Given instruction => In the records that follow, show each line where the word "picks" is present.

======== Input ========

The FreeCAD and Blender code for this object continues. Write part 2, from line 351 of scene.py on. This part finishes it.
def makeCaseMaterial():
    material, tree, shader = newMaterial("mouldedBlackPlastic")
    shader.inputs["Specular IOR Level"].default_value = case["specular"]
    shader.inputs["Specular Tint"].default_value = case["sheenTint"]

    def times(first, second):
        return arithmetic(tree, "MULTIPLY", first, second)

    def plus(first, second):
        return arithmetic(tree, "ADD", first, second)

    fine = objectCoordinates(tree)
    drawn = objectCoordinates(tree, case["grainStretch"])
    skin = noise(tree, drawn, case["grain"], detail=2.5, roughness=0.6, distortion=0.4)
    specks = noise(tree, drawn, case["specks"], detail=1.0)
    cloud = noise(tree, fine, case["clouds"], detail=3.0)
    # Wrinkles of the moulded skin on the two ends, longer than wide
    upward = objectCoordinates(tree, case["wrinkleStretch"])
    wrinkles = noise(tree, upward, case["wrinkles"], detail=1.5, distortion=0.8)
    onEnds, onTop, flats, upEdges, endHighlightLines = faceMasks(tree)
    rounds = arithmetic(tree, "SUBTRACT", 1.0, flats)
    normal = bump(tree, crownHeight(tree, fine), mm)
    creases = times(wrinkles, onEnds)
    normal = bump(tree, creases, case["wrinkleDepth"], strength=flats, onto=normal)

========
======== Input ========

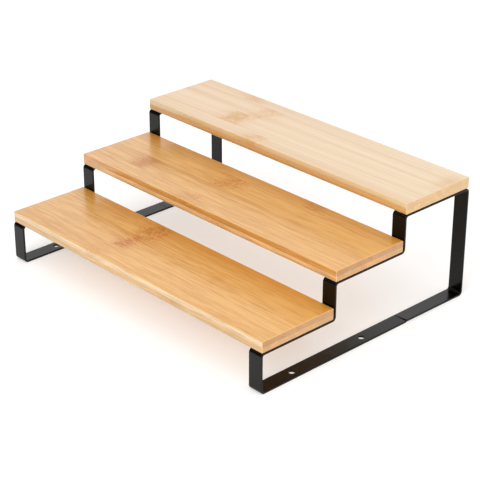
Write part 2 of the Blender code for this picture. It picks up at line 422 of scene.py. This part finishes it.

========
======== Input ========

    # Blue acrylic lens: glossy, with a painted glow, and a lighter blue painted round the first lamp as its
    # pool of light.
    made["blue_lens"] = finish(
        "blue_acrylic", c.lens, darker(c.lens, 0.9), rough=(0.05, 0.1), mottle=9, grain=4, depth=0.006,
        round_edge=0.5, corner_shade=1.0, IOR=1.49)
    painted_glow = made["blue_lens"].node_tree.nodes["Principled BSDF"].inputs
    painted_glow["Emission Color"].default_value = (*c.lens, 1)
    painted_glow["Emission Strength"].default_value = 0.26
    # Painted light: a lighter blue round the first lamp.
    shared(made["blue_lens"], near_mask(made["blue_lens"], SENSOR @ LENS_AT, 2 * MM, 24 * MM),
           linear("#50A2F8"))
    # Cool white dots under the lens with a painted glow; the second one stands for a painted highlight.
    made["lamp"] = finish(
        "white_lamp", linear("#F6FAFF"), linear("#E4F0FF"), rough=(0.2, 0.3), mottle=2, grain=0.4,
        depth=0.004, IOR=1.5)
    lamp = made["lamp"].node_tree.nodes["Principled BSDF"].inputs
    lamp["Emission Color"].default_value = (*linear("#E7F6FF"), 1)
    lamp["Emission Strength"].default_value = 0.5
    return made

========

Complete answer =>
Write part 2 of the Blender code for this picture. It picks up at line 422 of scene.py. This part finishes it.

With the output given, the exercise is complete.